(Entries with model source code)
::::::::
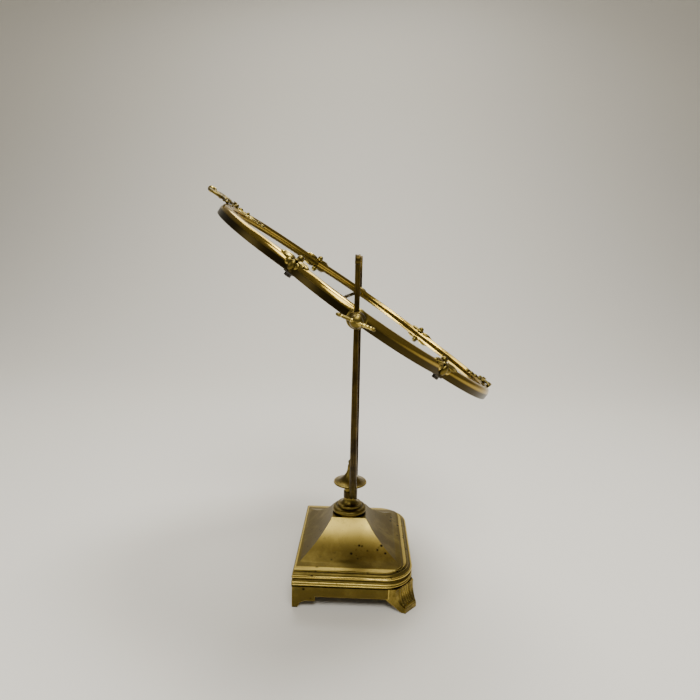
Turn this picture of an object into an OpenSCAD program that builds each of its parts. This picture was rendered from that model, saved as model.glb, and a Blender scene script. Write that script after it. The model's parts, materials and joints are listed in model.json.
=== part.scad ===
// Table-top swing mirror on a moulded brass stand.
// A hollow cast base carries a turned hub; a harp-shaped yoke rises from the hub
// and holds a four-lobed mirror frame between two friction pivots with wing nuts.
// Millimetres. +Z up, the front is -Y, the pivots lie along X.
// The origin is on the table, under the middle of the whole object.

/* [Base] */
// Width of the swept roof at its lower edge, side to side
roof_w = 128; // [112:1:160]
// Reach of the roof's lower edge in front of the hub
roof_front = 56; // [50:1:70]
// Reach of the roof's lower edge behind the hub
roof_back = 49; // [44:1:62]
// Radius of the roof's two rounded front corners
corner_r = 22; // [14:1:28]
// Width of the flat plate at the top of the roof
plate_w = 32; // [30:1:60]
// Depth of the flat plate at the top of the roof
plate_d = 34; // [32:1:44]
// Height of the roof's lower edge above the table
eaves_z = 35.5; // [30:0.5:45]
// Height of the top plate above the table
plate_z = 64; // [58:1:80]
// Radius of the roof's concave sweep
sweep_r = 65; // [55:1:90]
// Wall of the casting
wall = 4; // [3:0.5:5]
// How far the base moulding stands out at the front and sides
ledge = 7; // [6:0.5:10]
// How far the base moulding stands out at the back
back_ledge = 2; // [1:0.5:4]
// Height of the arches cut in the apron
arch_z = 11.5; // [8:0.5:13]
// Height of the small step beside each rear bracket foot
step_z = 7; // [5:0.5:8]
// Width of a rear bracket foot at the table
rear_foot_w = 6; // [5:0.5:9]
// Length of the step between a rear foot and its arch
step_l = 16; // [10:1:20]

/* [Front feet] */
// Width of a splayed front foot
foot_w = 16; // [12:1:18]
// Reach of the toe from the centre of the rounded corner
toe_reach = 37; // [35:0.5:42]
// Height of the toe
toe_z = 5.5; // [4:0.5:7]
// Angle of the foot from the side of the base
foot_angle = 47; // [42:1:55]
// Radius of the foot's concave upper side
foot_sweep_r = 16; // [14:1:30]
// Radius of the screw that holds a front foot
foot_screw_r = 2; // [1.5:0.1:2.5]

/* [Hub] */
// Radius of the tie rod through the hub
rod_r = 3; // [2.5:0.1:4]
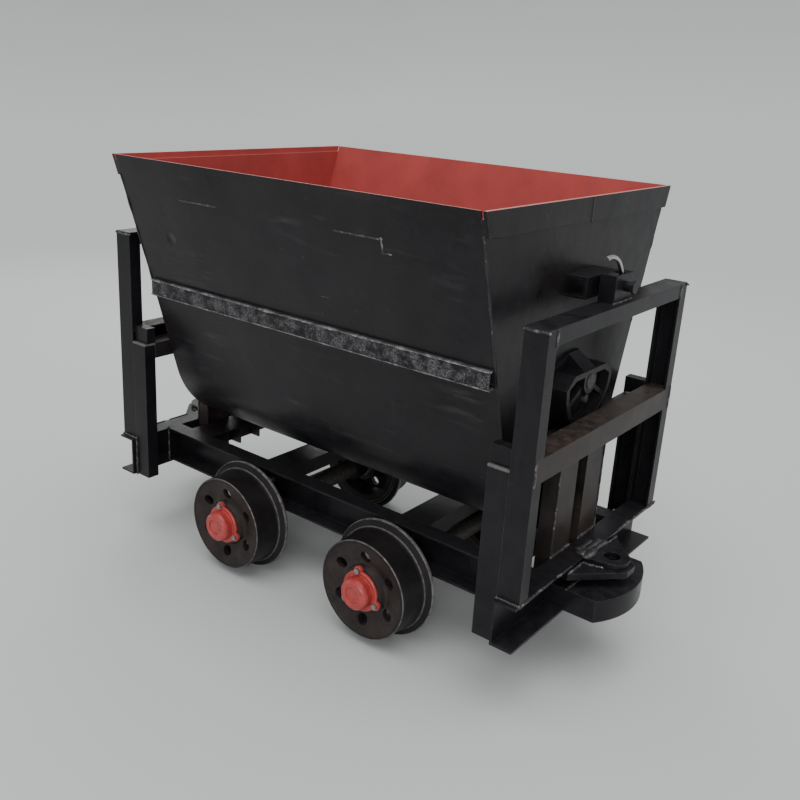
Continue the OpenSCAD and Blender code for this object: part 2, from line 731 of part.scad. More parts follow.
::::::::
Take the entries and copy them out exactly.

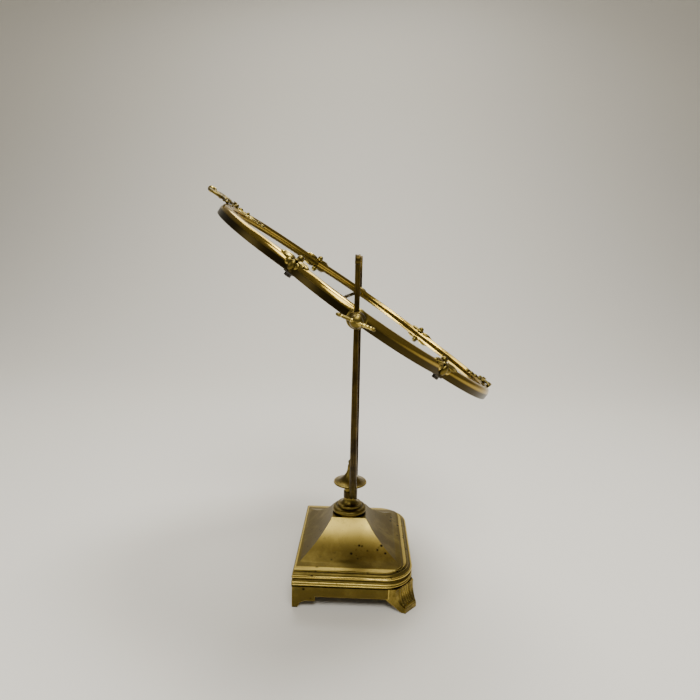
Turn this picture of an object into an OpenSCAD program that builds each of its parts. This picture was rendered from that model, saved as model.glb, and a Blender scene script. Write that script after it. The model's parts, materials and joints are listed in model.json.
=== part.scad ===
// Table-top swing mirror on a moulded brass stand.
// A hollow cast base carries a turned hub; a harp-shaped yoke rises from the hub
// and holds a four-lobed mirror frame between two friction pivots with wing nuts.
// Millimetres. +Z up, the front is -Y, the pivots lie along X.
// The origin is on the table, under the middle of the whole object.

/* [Base] */
// Width of the swept roof at its lower edge, side to side
roof_w = 128; // [112:1:160]
// Reach of the roof's lower edge in front of the hub
roof_front = 56; // [50:1:70]
// Reach of the roof's lower edge behind the hub
roof_back = 49; // [44:1:62]
// Radius of the roof's two rounded front corners
corner_r = 22; // [14:1:28]
// Width of the flat plate at the top of the roof
plate_w = 32; // [30:1:60]
// Depth of the flat plate at the top of the roof
plate_d = 34; // [32:1:44]
// Height of the roof's lower edge above the table
eaves_z = 35.5; // [30:0.5:45]
// Height of the top plate above the table
plate_z = 64; // [58:1:80]
// Radius of the roof's concave sweep
sweep_r = 65; // [55:1:90]
// Wall of the casting
wall = 4; // [3:0.5:5]
// How far the base moulding stands out at the front and sides
ledge = 7; // [6:0.5:10]
// How far the base moulding stands out at the back
back_ledge = 2; // [1:0.5:4]
// Height of the arches cut in the apron
arch_z = 11.5; // [8:0.5:13]
// Height of the small step beside each rear bracket foot
step_z = 7; // [5:0.5:8]
// Width of a rear bracket foot at the table
rear_foot_w = 6; // [5:0.5:9]
// Length of the step between a rear foot and its arch
step_l = 16; // [10:1:20]

/* [Front feet] */
// Width of a splayed front foot
foot_w = 16; // [12:1:18]
// Reach of the toe from the centre of the rounded corner
toe_reach = 37; // [35:0.5:42]
// Height of the toe
toe_z = 5.5; // [4:0.5:7]
// Angle of the foot from the side of the base
foot_angle = 47; // [42:1:55]
// Radius of the foot's concave upper side
foot_sweep_r = 16; // [14:1:30]
// Radius of the screw that holds a front foot
foot_screw_r = 2; // [1.5:0.1:2.5]

/* [Hub] */
// Radius of the tie rod through the hub
rod_r = 3; // [2.5:0.1:4]
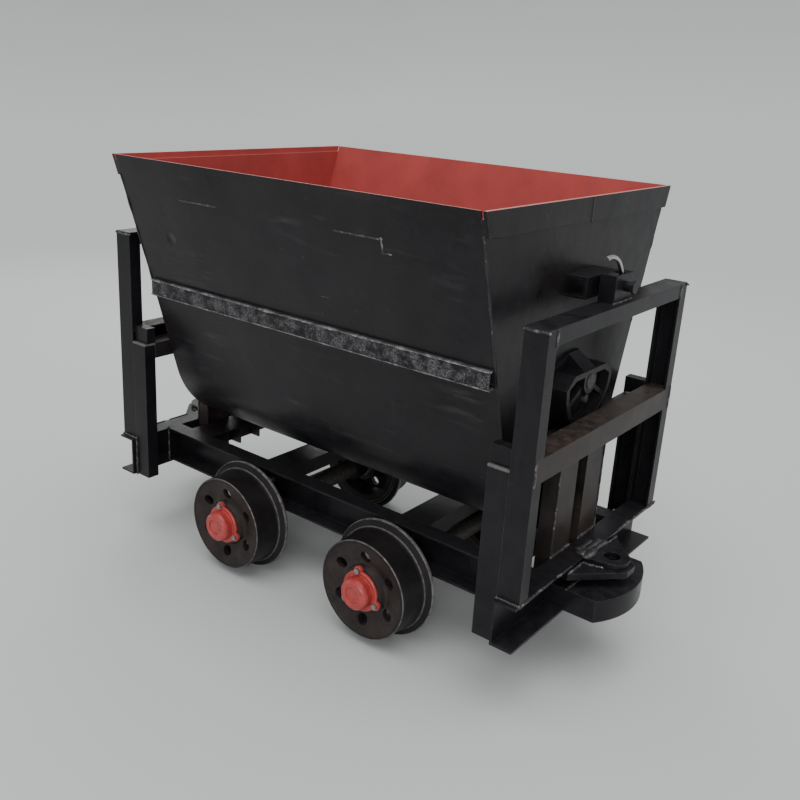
Continue the OpenSCAD and Blender code for this object: part 2, from line 731 of part.scad. More parts follow.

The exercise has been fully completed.